段祺瑞討平張勳復辟時,總統問題曾使他面臨兩種抉擇,一是讓黎元洪復職,二是請馮國璋真除,在事情上段本來就瞧不起黎,這次兩人鬧得太傷感情,段認為黎免他總理職太傷他的自尊心,所以他完全不考慮讓黎復職。張國淦曾勸他說,黎無兵無勇,經過這次顛沛,如果由段擁他復任,則黎一定很聽話。馮有兵有勇,又同是北洋派的兩大台柱,做了總統可不會像黎這麼聽話。段也同意這個意見,無奈他為人太剛愎,同時又中了一種毒素,認為馮雖然有兵有勇,在北洋派中有號召力,如果留在南京便會成氣候,如果來到北京就任空頭的大總統,就慢慢會消蝕。因此他在黎、馮二人中便支持馮。其實早在袁世凱小站練兵時起,馮、段兩人便面和心不和;袁世凱死後,馮、段兩人各有千秋,對於爭奪北洋派領袖,向來不遺餘力。
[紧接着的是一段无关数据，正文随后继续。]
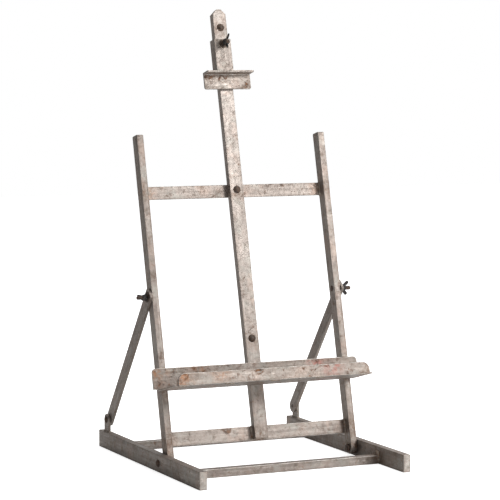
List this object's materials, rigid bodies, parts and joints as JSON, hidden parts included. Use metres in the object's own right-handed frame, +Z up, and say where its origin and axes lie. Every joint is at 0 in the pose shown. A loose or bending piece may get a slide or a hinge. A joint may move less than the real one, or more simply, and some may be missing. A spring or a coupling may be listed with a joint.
{
  "type": "tabletop easel",
  "caption": "Leaning tabletop easel with runners, two posts, a central mast, a lipped canvas tray, a sliding top clamp and rear struts with wing nuts.",
  "frame": {"origin": "bottom centre of the base, on the table, midway between the runners and midway along them", "axes": "+X to the right as a viewer faces the easel's front, -Y to the front, +Z up"},
  "size_m": [0.3476, 0.39, 0.6663],
  "materials": {
    "worn_steel_bar": "bare steel bar, blotched and scuffed, satin",
    "worn_plate": "paler rubbed steel plate with brown rust spots, satin",
    "rusty_fasteners": "dark rusty bolts, nuts and washers, matt",
    "wing_nuts": "dark polished steel, worn on its edges, half gloss"
  },
  "bodies": {
    "base": {"left_runner": "worn_steel_bar", "right_runner": "worn_steel_bar", "runner_end_plates": "worn_plate", "front_crossbar": "worn_steel_bar", "rear_crossbar": "worn_steel_bar", "left_lug": "worn_steel_bar", "right_lug": "worn_steel_bar", "left_pivot_bolt": "rusty_fasteners", "right_pivot_bolt": "rusty_fasteners", "pivot_washers": "rusty_fasteners", "pivot_nuts": "rusty_fasteners", "left_lug_pin": "rusty_fasteners", "right_lug_pin": "rusty_fasteners"},
    "easel_frame": {"left_post": "worn_steel_bar", "right_post": "worn_steel_bar", "top_rail": "worn_steel_bar", "bottom_rail": "worn_steel_bar", "mast": "worn_steel_bar", "tray_back_plate": "worn_plate", "tray_shelf": "worn_plate", "tray_lip": "worn_plate", "stop_bolt": "rusty_fasteners", "rail_bolt": "rusty_fasteners", "lower_mast_bolt": "rusty_fasteners", "mast_nuts": "rusty_fasteners", "post_clamp_bolts": "rusty_fasteners"},
    "canvas_clamp": {"clamp_sleeve": "worn_steel_bar", "clamp_angle": "worn_plate", "clamp_boss": "rusty_fasteners", "clamp_stud": "rusty_fasteners"},
    "clamp_wing": {"clamp_wing_nut": "wing_nuts"},
    "left_strut_arm": {"left_strut": "worn_steel_bar", "left_stud": "rusty_fasteners", "left_washer": "rusty_fasteners"},
    "left_wing": {"left_wing_nut": "wing_nuts"},
    "right_strut_arm": {"right_strut": "worn_steel_bar", "right_stud": "rusty_fasteners", "right_washer": "rusty_fasteners"},
    "right_wing": {"right_wing_nut": "wing_nuts"}
  },
  "joints": [
    {"name": "frame_fold", "type": "hinge", "parent": "base", "child": "easel_frame", "pos_m": [0, -0.044, 0.0127], "axis": [-1, 0, 0], "range_deg": [0, 70]},
    {"name": "left_strut_fold", "type": "hinge", "parent": "base", "child": "left_strut_arm", "pos_m": [-0.155, 0.172, 0.044], "axis": [-1, 0, 0], "range_deg": [0, 119]},
    {"name": "right_strut_fold", "type": "hinge", "parent": "base", "child": "right_strut_arm", "pos_m": [0.155, 0.172, 0.044], "axis": [-1, 0, 0], "range_deg": [0, 119]},
    {"name": "clamp_slide", "type": "slide", "parent": "easel_frame", "child": "canvas_clamp", "axis": [0, 0.2411, 0.9705], "range_m": [-0.145, 0.011]},
    {"name": "clamp_wing_spin", "type": "hinge", "parent": "canvas_clamp", "child": "clamp_wing", "pos_m": [0, 0.08557, 0.61729], "axis": [0, -0.9705, 0.2411], "continuous": true},
    {"name": "left_wing_spin", "type": "hinge", "parent": "left_strut_arm", "child": "left_wing", "pos_m": [-0.159, 0.0141, 0.24659], "axis": [-1, 0, 0], "continuous": true},
    {"name": "right_wing_spin", "type": "hinge", "parent": "right_strut_arm", "child": "right_wing", "pos_m": [0.159, 0.0141, 0.24659], "axis": [1, 0, 0], "continuous": true}
  ],
  "couplings": [
    {"joint": "left_strut_fold", "follows": "frame_fold", "ratio": 1.7},
    {"joint": "right_strut_fold", "follows": "frame_fold", "ratio": 1.7}
  ]
}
段本來打算在馮入京後,即派段芝貴為江蘇督軍,小段在袁世凱時代是一等紅督,做過湖北督軍和奉天督軍,其後雖以帝制餘孽而休息一個時期,這次討逆他又東山再起,有功於「再造共和」,段想用他代替馮為江蘇督軍,應該是說得過去的,因為同是北洋派。那知馮國璋也有他的安排。他在離開南京以前,就提出調任江西督軍李純為江蘇督軍,升任駐南苑的第十二師長陳光遠為江西督軍。原來李純、陳光遠和湖北督軍王占元在北洋派中都是親馮的。早在辛亥革命時,馮國璋統率北軍第一軍南下與革命軍作戰,第一軍是由第六鎮統制(即師長)李純,第二鎮協統(即旅長)王占元,第四鎮協統陳光遠等混合編成,由此以後,他們便逐漸形成一個小集團,就是後來赫赫有名的「直系」。

直系名稱是因為馮國璋是直隸人,這和段祺瑞的皖系是因為段祺瑞是安徽合肥人相同,不過參加這兩系的軍閥們,並不完全是這兩省人,大都因為個人利害關係,並且在直、皖兩系明爭暗鬥過程中,他們的成員互相變化,很難劃分界限。
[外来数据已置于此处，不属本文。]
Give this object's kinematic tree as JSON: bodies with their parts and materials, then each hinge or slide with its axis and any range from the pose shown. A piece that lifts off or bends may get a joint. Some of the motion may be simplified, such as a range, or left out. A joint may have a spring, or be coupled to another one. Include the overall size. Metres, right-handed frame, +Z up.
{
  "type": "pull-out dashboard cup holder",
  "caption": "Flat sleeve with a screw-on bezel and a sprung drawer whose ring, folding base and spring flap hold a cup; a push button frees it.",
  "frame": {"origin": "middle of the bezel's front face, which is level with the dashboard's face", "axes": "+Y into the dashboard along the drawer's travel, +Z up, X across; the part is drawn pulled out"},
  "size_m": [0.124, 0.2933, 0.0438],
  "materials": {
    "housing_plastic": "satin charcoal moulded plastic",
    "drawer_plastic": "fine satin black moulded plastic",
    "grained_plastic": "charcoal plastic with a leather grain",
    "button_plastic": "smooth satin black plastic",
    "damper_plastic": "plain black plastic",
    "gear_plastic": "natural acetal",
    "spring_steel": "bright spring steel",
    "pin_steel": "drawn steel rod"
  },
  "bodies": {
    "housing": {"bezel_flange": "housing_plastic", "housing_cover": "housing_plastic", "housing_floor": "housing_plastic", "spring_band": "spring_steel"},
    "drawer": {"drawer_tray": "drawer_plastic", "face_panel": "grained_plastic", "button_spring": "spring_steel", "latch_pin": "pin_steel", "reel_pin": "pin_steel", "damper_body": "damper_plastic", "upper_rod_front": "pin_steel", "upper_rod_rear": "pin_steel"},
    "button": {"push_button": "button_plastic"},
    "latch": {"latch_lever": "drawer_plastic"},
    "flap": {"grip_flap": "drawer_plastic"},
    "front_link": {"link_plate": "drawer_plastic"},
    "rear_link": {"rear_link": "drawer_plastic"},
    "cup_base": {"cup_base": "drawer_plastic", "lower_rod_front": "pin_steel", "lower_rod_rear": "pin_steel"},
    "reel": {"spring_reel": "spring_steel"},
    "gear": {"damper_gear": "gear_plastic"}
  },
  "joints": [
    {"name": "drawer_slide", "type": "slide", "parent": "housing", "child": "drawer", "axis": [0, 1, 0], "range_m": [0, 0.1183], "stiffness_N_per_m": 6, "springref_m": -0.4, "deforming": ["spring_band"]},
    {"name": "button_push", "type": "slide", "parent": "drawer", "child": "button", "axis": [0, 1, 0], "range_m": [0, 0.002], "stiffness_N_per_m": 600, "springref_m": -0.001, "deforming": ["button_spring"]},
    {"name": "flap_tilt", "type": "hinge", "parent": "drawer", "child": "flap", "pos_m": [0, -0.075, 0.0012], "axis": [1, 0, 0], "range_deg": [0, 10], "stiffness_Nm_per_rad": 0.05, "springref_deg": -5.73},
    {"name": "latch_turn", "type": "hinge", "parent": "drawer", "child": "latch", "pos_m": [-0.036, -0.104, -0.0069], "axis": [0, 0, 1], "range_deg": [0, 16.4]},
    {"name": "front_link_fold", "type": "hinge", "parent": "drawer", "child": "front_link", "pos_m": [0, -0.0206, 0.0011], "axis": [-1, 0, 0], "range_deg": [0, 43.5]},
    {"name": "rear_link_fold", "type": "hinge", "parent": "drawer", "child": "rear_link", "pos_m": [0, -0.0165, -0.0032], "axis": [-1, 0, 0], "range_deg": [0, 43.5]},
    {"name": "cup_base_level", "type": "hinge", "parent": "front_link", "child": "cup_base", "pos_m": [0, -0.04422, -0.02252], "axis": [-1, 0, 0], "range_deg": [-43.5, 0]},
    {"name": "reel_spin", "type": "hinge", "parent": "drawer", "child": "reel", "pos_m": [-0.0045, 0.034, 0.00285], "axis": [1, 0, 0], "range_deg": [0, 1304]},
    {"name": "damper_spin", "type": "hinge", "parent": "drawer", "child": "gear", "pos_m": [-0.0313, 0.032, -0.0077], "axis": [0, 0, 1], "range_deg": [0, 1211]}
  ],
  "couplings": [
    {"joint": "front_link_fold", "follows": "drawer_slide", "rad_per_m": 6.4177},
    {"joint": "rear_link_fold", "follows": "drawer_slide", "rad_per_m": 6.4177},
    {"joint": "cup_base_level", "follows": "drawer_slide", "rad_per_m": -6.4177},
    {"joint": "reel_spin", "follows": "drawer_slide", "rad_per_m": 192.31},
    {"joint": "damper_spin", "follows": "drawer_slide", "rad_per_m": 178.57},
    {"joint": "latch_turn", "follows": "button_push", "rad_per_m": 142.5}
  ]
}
馮國璋不只是安排了江蘇督軍,同時又將一向由自己統率的禁衛軍擴大為兩個師,禁衛軍是清朝末年成立的,辛亥年袁再起組閣,即以馮為禁衛軍統領,民國成立後,馮仍繼續統率這支軍隊,名稱也不變。迨馮繼任總統後,禁衛軍改編為兩個師,以王廷楨為第十六師師長,留在南京,與由江西調來的第六師長齊燮元共同守衛江蘇地盤,另以劉詢為第十五師長兼總統拱衛軍司令移駐北京。這樣的安排,他在北京當總統便有自己的軍隊,而在長江一帶又有地盤。第六師師長齊燮元原任十二旅旅長,因前任師長周炳文患精神病,齊乃升任,這支軍隊一直駐防江西,它的前身是武衛右軍,後改第六鎮,再改第六師,段祺瑞、王士珍、吳祿貞、李純都帶過這支軍隊。

黎在馮就職後,就正式向馮提出離京赴津休養的要求,果然不出張國淦的判斷,馮慨然應允,很高興黎能離開北京城。由於馮的答允,段不便阻黎出京,但仍責成湯化龍擔保黎出京後,不作政治活動、不南下。
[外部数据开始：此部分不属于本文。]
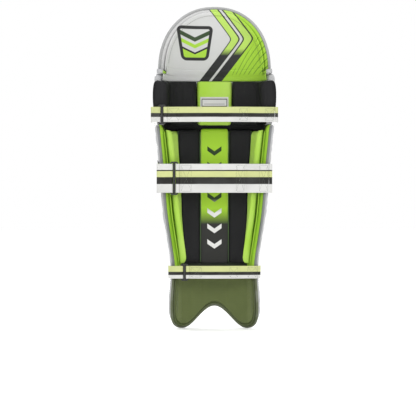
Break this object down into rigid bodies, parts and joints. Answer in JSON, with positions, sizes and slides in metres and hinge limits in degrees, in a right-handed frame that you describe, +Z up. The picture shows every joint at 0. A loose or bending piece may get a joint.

8月28日黎黯然離開了北京城,他在北京雖然是先任副總統後任總統,但北京留給他的,全都是痛苦的紀錄。他到天津後立即返回他的私邸,段密令曹錕就近派人監視他。

袁世凱死後的北方天下和北洋系從沒有一天安定下來,而總統問題和內閣問題也是時局紛亂的中心,北洋實力人物互相排斥,互相傾軋,黎不是北洋系,趕走了黎,紛擾並沒有解決,仍繼續不斷地發生新問題,增加新糾紛。

段內閣是7月14日由天津遷回北京的,迂迴北京後,即面臨了許多大問題,總統問題由於馮國璋來京,總算解決了,剩下還有國會問題和對德宣戰問題。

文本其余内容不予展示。